November 21, 2017
(TORONTO / TIVERTON) – Ontario Power Generation (OPG) and Bruce Power are pleased that the long-term economic, environmental and cost benefits of refurbished nuclear generation were confirmed by the Financial Accountability Office (FAO) in its report, “An Assessment of the Financial Risks of the Nuclear Refurbishment Plan,” released today.
The report concludes, “There are no alternative scenarios that are comparable to refurbished nuclear generation in terms of both cost and emissions.”
The FAO’s report validates that refurbishing Ontario’s Bruce and Darlington nuclear stations is the best generating option to keep costs low for electricity customers and to protect the environment. In fact, the FAO estimates the average cost of nuclear energy will continue to be significantly lower than current prices for wind, solar, gas or bio-energy.
Specifically, the FAO estimates the average cost of nuclear at $80.70 per megawatt-hour (MWh) through to 2064. The 2017 nuclear price is $69/MWh. Both the current and future average cost of nuclear to 2064 is lower than Ontario’s current average residential price of electricity of $114.9/MWh.
Nuclear power meets 60 per cent of Ontario's electricity needs. It has several major benefits including low operating costs, highly reliable supply, and virtually none of the emissions that lead to smog and global warming. Ontario’s nuclear fleet is also a key supply for life-saving Isotopes that are exported around the world.
OPG and Bruce Power are working together to share best practices and lessons learned on their refurbishment projects, Canada’s largest clean energy projects. By sharing this knowledge, both companies are reducing their respective risks on both budget and schedules, and boosting economies of scale. Together, these two projects are delivering tens of thousands of jobs through hundreds of companies across the province.
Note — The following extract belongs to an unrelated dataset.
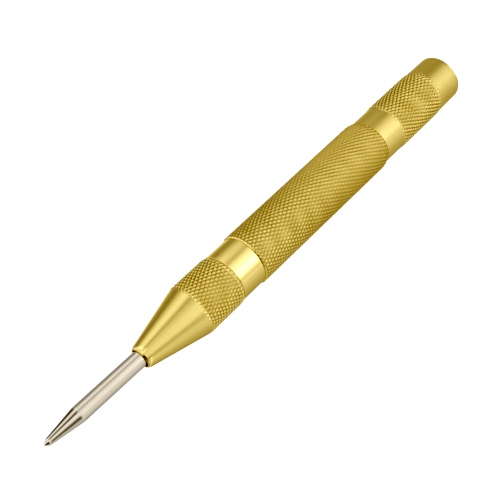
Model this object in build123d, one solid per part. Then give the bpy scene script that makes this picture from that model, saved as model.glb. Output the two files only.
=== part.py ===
from build123d import *
import math
import os

# Automatic (spring-loaded) centre punch, lying on its side.
# Frame: X runs along the tool with the point at -X, Z is up, the knurled
# barrel rests on the plane z = 0.
# Stations along the tool are measured from the tip of the point, in mm, and
# at() turns a station into an x coordinate.

# ---------------------------------------------------------------- overall
LENGTH = 130.0            # tip to rear face
BARREL_D = 12.42          # over the knurl crests
AXIS_Z = BARREL_D / 2     # the tool's centre line above the resting plane

# ---------------------------------------------------------------- nose cap
NOSE_FRONT = 25.7         # front face of the nose
NOSE_MOUTH_D = 4.10       # bore that guides the point
NOSE_LIP_D = 4.9          # flat ring round the bore
NOSE_RIM_D = 6.15         # rounded rim where the cone starts
NOSE_RIM_END = 27.8
NOSE_CONE_END = 41.1
NOSE_KNURL_D = 12.32
NOSE_KNURL_END = 49.95
NOSE_CHAMFER_END = 51.0
COLLAR_D = 11.78
NOSE_MOUTH_END = 31.0     # step that holds the point's shoulder
NOSE_MID_BORE_D = 5.9
NOSE_MID_BORE_END = 41.0
NOSE_REAR_BORE_D = 7.4
NOSE_THREAD_D = 9.9       # male M10 x 1 thread, over its crests
NOSE_THREAD_END = 65.15

# ---------------------------------------------------------------- barrel
BARREL_FRONT = 57.6
BARREL_KNURL_END = 99.4
BARREL_REAR = 101.2
BARREL_REAR_D = 11.47
THREAD_BORE_D = 10.0      # female M10 x 1 thread at both ends
FRONT_THREAD_END = 65.2
WEB_MOUTH_D = 6.4         # conical mouth that centres the drive pin
WEB_MOUTH_END = 66.5
WEB_HOLE_D = 3.8
WEB_END = 68.6
HAMMER_BORE_D = 8.2
HAMMER_BORE_END = 93.6

# ---------------------------------------------------------------- adjusting cap
CAP_FRONT = 101.25        # shoulder that meets the barrel
BAND_D = 11.42
BAND_END = 107.25
CAP_KNURL_D = 11.82
CAP_KNURL_START = 108.5
CAP_KNURL_END = 121.05
CAP_CHAMFER_END = 122.5
CAP_END_D1 = 11.36        # smooth end, just behind the knurl
CAP_END_D2 = 11.19        # smooth end, at the rear
CAP_END_RADIUS = 1.0
CAP_THREAD_D = 9.9        # male M10 x 1 thread, over its crests
CAP_THREAD_START = 94.2
CAP_BORE_D = 8.0
CAP_BORE_END = 117.0
CAP_DRILL_END = 119.1
THREAD_PITCH = 1.0

# ---------------------------------------------------------------- point and drive pin
PIN_LEAN_DEG = 0.84       # the return spring cocks the pin off the centre line
PIN_LEAN_STATION = 30.0   # where the leaning pin crosses the centre line
PIN_LEAN_ROLL = 25.0      # direction in which the tip leans, from +Y towards +Z
TIP_D = 1.60
TIP_LENGTH = 0.95
POINT_D = 3.72
POINT_CONE_END = 8.65
POINT_CONE_D = 3.66
SHOULDER_D = 5.2
SHOULDER_START = 31.1
SHOULDER_END = 33.6
POINT_TAIL_D = 4.0
POINT_TAIL_END = 45.95
DRIVE_HEAD_D = 5.6
DRIVE_HEAD_START = 43.0
DRIVE_SOCKET_D = 4.1
DRIVE_SOCKET_END = 46.0
DRIVE_HEAD_END = 49.0
DRIVE_BODY_D = 3.6
DRIVE_BODY_END = 57.6
DRIVE_CONE_END = 58.8
DRIVE_STEM_D = 2.6
DRIVE_STEM_END = 68.52

# ---------------------------------------------------------------- hammer
HAMMER_D = 8.04
HAMMER_START = 68.65
HAMMER_END = 84.65
HAMMER_HOLE_D = 2.8
HAMMER_HOLE_END = 79.2
HAMMER_SPIGOT_D = 4.6
HAMMER_SPIGOT_END = 87.65

# ---------------------------------------------------------------- springs and seat
MAIN_WIRE_D = 1.2
MAIN_MEAN_D = 6.25
MAIN_TURNS = 10.5
SEAT_D = 7.8
SEAT_START = 114.95
SEAT_END = 116.95
SEAT_SPIGOT_D = 4.6
SEAT_SPIGOT_START = 112.6
RETURN_WIRE_D = 0.6
RETURN_SMALL_MEAN_D = 5.05
RETURN_LARGE_MEAN_D = 6.45
RETURN_TURNS = 6.0
SPRING_GAP = 0.08


def at(station):
    return station - LENGTH / 2


def turned(points):
    """A turned solid. points are (station, radius) round the half section."""
    with BuildPart() as made:
        with BuildSketch(Plane.XZ):
            with BuildLine():
                Polyline(*[(at(s), r) for s, r in points], close=True)
            make_face()
        revolve(axis=Axis.X, revolution_arc=360)
    return Pos(0, 0, AXIS_Z) * made.part


def leaned(shape):
    """Tilt a coaxial shape so that its tip leans by the cocking angle."""
    roll = math.radians(PIN_LEAN_ROLL)
    pivot = (at(PIN_LEAN_STATION), 0, AXIS_Z)
    # the tip side moves along (0, cos roll, sin roll)
    axis = Axis(pivot, (0, math.sin(roll), -math.cos(roll)))
    return shape.rotate(axis, PIN_LEAN_DEG)


# ================================================================ nose cap
nose_cap = turned([
    (NOSE_FRONT, NOSE_MOUTH_D / 2),
    (NOSE_FRONT, NOSE_LIP_D / 2),
    (NOSE_FRONT + 0.35, NOSE_LIP_D / 2 + 0.22),
    (NOSE_FRONT + 0.95, NOSE_RIM_D / 2 - 0.27),
    (NOSE_FRONT + 1.50, NOSE_RIM_D / 2 - 0.08),
    (NOSE_RIM_END, NOSE_RIM_D / 2),
    (NOSE_CONE_END, NOSE_KNURL_D / 2),
    (NOSE_KNURL_END, NOSE_KNURL_D / 2),
    (NOSE_KNURL_END + 0.45, NOSE_KNURL_D / 2 - 0.08),
    (NOSE_CHAMFER_END, COLLAR_D / 2),
    (BARREL_FRONT, COLLAR_D / 2),
    (BARREL_FRONT, NOSE_THREAD_D / 2),
    (NOSE_THREAD_END - 0.5, NOSE_THREAD_D / 2),
    (NOSE_THREAD_END, NOSE_THREAD_D / 2 - 0.5),
    (NOSE_THREAD_END, NOSE_REAR_BORE_D / 2),
    (NOSE_MID_BORE_END + 0.45, NOSE_REAR_BORE_D / 2),
    (NOSE_MID_BORE_END, NOSE_MID_BORE_D / 2),
    (NOSE_MOUTH_END, NOSE_MID_BORE_D / 2),
    (NOSE_MOUTH_END, NOSE_MOUTH_D / 2),
])

# ================================================================ barrel
barrel = turned([
    (BARREL_FRONT, THREAD_BORE_D / 2),
    (BARREL_FRONT, BARREL_D / 2 - 0.12),
    (BARREL_FRONT + 0.12, BARREL_D / 2),
    (BARREL_KNURL_END, BARREL_D / 2),
    (BARREL_KNURL_END + 0.7, BARREL_D / 2 - 0.12),
    (BARREL_REAR, BARREL_REAR_D / 2),
    (BARREL_REAR, THREAD_BORE_D / 2),
    (HAMMER_BORE_END, THREAD_BORE_D / 2),
    (HAMMER_BORE_END, HAMMER_BORE_D / 2),
    (WEB_END, HAMMER_BORE_D / 2),
    (WEB_END, WEB_HOLE_D / 2),
    (WEB_MOUTH_END, WEB_HOLE_D / 2),
    (FRONT_THREAD_END, WEB_MOUTH_D / 2),
    (FRONT_THREAD_END, THREAD_BORE_D / 2),
])

# ================================================================ adjusting cap
rear_round = []
for i in range(0, 7):
    a = math.radians(90 - 15 * i)
    rear_round.append((LENGTH - CAP_END_RADIUS + CAP_END_RADIUS * math.cos(a),
                       CAP_END_D2 / 2 - CAP_END_RADIUS + CAP_END_RADIUS * math.sin(a)))
adjusting_cap = turned([
    (CAP_THREAD_START, CAP_BORE_D / 2),
    (CAP_THREAD_START, CAP_THREAD_D / 2 - 0.4),
    (CAP_THREAD_START + 0.4, CAP_THREAD_D / 2),
    (CAP_FRONT, CAP_THREAD_D / 2),
    (CAP_FRONT, BAND_D / 2),
    (BAND_END, BAND_D / 2),
    (CAP_KNURL_START, CAP_KNURL_D / 2),
    (CAP_KNURL_END, CAP_KNURL_D / 2),
    (CAP_CHAMFER_END, CAP_END_D1 / 2),
    *rear_round,
    (LENGTH, 0),
    (CAP_DRILL_END, 0),
    (CAP_BORE_END, CAP_BORE_D / 2),
])

# ================================================================ point
punch_point = leaned(turned([
    (0, 0),
    (TIP_LENGTH, TIP_D / 2),
    (POINT_CONE_END, POINT_CONE_D / 2),
    (POINT_CONE_END + 0.3, POINT_D / 2),
    (SHOULDER_START, POINT_D / 2),
    (SHOULDER_START, SHOULDER_D / 2),
    (SHOULDER_END - 0.3, SHOULDER_D / 2),
    (SHOULDER_END, SHOULDER_D / 2 - 0.3),
    (SHOULDER_END, POINT_TAIL_D / 2),
    (POINT_TAIL_END - 0.3, POINT_TAIL_D / 2),
    (POINT_TAIL_END, POINT_TAIL_D / 2 - 0.3),
    (POINT_TAIL_END, 0),
]))

# ================================================================ drive pin
drive_pin = leaned(turned([
    (DRIVE_HEAD_START, DRIVE_SOCKET_D / 2),
    (DRIVE_HEAD_START, DRIVE_HEAD_D / 2 - 0.25),
    (DRIVE_HEAD_START + 0.25, DRIVE_HEAD_D / 2),
    (DRIVE_HEAD_END, DRIVE_HEAD_D / 2),
    (DRIVE_HEAD_END, DRIVE_BODY_D / 2),
    (DRIVE_BODY_END, DRIVE_BODY_D / 2),
    (DRIVE_CONE_END, DRIVE_STEM_D / 2),
    (DRIVE_STEM_END, DRIVE_STEM_D / 2),
    (DRIVE_STEM_END, 0),
    (DRIVE_SOCKET_END, 0),
    (DRIVE_SOCKET_END, DRIVE_SOCKET_D / 2),
]))

# ================================================================ hammer
hammer = turned([
    (HAMMER_START, HAMMER_HOLE_D / 2),
    (HAMMER_START, HAMMER_D / 2 - 0.3),
    (HAMMER_START + 0.3, HAMMER_D / 2),
    (HAMMER_END - 0.3, HAMMER_D / 2),
    (HAMMER_END, HAMMER_D / 2 - 0.3),
    (HAMMER_END, HAMMER_SPIGOT_D / 2),
    (HAMMER_SPIGOT_END - 0.4, HAMMER_SPIGOT_D / 2),
    (HAMMER_SPIGOT_END, HAMMER_SPIGOT_D / 2 - 0.4),
    (HAMMER_SPIGOT_END, 0),
    (HAMMER_HOLE_END + 0.8, 0),
    (HAMMER_HOLE_END, HAMMER_HOLE_D / 2),
])

# ================================================================ spring seat
spring_seat = turned([
    (SEAT_SPIGOT_START, 0),
    (SEAT_SPIGOT_START, SEAT_SPIGOT_D / 2 - 0.3),
    (SEAT_SPIGOT_START + 0.3, SEAT_SPIGOT_D / 2),
    (SEAT_START, SEAT_SPIGOT_D / 2),
    (SEAT_START, SEAT_D / 2),
    (SEAT_END - 0.3, SEAT_D / 2),
    (SEAT_END, SEAT_D / 2 - 0.3),
    (SEAT_END, 0),
])


def coil(start, end, d_start, d_end, wire_d, turns):
    """An open coil of round wire between two stations."""
    s0 = start + wire_d / 2 + SPRING_GAP
    s1 = end - wire_d / 2 - SPRING_GAP
    height = s1 - s0
    cone = math.degrees(math.atan((d_end - d_start) / 2 / height))
    path = Helix(pitch=height / turns, height=height, radius=d_start / 2,
                 cone_angle=cone)
    section = Plane(origin=path @ 0, z_dir=path % 0) * Circle(wire_d / 2)
    wire = sweep(section, path=path, is_frenet=True)
    return Pos(at(s0), 0, AXIS_Z) * (Rot(0, 90, 0) * wire)


# ================================================================ springs
return_spring = coil(DRIVE_HEAD_END, FRONT_THREAD_END, RETURN_SMALL_MEAN_D,
                     RETURN_LARGE_MEAN_D, RETURN_WIRE_D, RETURN_TURNS)
main_spring = coil(HAMMER_END, SEAT_START, MAIN_MEAN_D, MAIN_MEAN_D,
                   MAIN_WIRE_D, MAIN_TURNS)

parts = {
    "nose_cap": nose_cap,
    "barrel": barrel,
    "adjusting_cap": adjusting_cap,
    "punch_point": punch_point,
    "drive_pin": drive_pin,
    "return_spring": return_spring,
    "hammer": hammer,
    "main_spring": main_spring,
    "spring_seat": spring_seat,
}

os.makedirs("parts", exist_ok=True)
for name, shape in parts.items():
    export_step(shape, f"parts/{name}.step")
    print(f"{name:14s} volume {shape.volume:9.3f} mm3  valid {shape.is_valid}")
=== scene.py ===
import math

import bpy
import numpy as np
from mathutils import Matrix, Vector


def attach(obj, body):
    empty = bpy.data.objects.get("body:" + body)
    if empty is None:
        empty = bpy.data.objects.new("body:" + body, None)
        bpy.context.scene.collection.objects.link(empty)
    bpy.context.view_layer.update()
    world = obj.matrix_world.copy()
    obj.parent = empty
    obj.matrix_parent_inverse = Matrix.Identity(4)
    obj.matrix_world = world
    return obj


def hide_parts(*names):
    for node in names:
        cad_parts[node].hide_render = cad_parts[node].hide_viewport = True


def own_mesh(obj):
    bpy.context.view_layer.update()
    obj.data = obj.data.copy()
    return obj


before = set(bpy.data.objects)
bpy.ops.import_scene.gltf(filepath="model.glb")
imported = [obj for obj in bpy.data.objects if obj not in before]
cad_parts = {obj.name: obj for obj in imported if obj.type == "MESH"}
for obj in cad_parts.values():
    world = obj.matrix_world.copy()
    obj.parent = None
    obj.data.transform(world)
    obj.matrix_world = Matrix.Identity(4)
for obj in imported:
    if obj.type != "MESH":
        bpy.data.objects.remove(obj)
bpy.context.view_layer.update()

MM = 0.001
LENGTH = 130.0
AXIS_Z = 6.21                      # centre line above the floor, mm
START = -65.0                      # x of the tip at rest, mm


# --------------------------------------------------------------------------
# mesh helpers
# --------------------------------------------------------------------------
def new_mesh_object(name, verts, faces, slots, face_slots=None, attrs=None):
    me = bpy.data.meshes.new(name)
    me.from_pydata([tuple(v) for v in verts], [], faces)
    for m in slots:
        me.materials.append(m)
    if face_slots is not None:
        me.polygons.foreach_set("material_index", np.asarray(face_slots, np.int32))
    me.polygons.foreach_set("use_smooth", np.ones(len(me.polygons), bool))
    for key, values in (attrs or {}).items():
        a = me.attributes.new(key, "FLOAT", "POINT")
        a.data.foreach_set("value", np.asarray(values, np.float32))
    me.validate(verbose=False)
    me.update()
    ob = bpy.data.objects.new(name, me)
    bpy.context.scene.collection.objects.link(ob)
    return ob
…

In October 2016, OPG began the $12.8 billion refurbishment of its Darlington station east of Toronto. The refurbishment of Darlington’s four reactors and subsequent operation for 30 years will have a positive $90 billion impact on Ontario’s economy and create 14,000 jobs per year to 2055. One year into the refurbishment project, the work on Unit 2 is almost 40 per cent complete and overall the project remains on time and on budget.
Bruce Power began its Life-Extension Program on Jan. 1, 2016 and this project is underway and on time and on budget. The Life-Extension Program will invest $13 billion private dollars into six of Bruce Power’s eight reactors, allowing the site to operate to 2064 and will include the Major Component Replacement projects that will commence starting in 2020. The life extension project and Bruce Power’s base operations will create and sustain 22,000 direct and indirect jobs in Ontario annually, while investing $4 billion into the province’s economy through the direct and indirect spending in operational equipment, supplies, materials and labour income.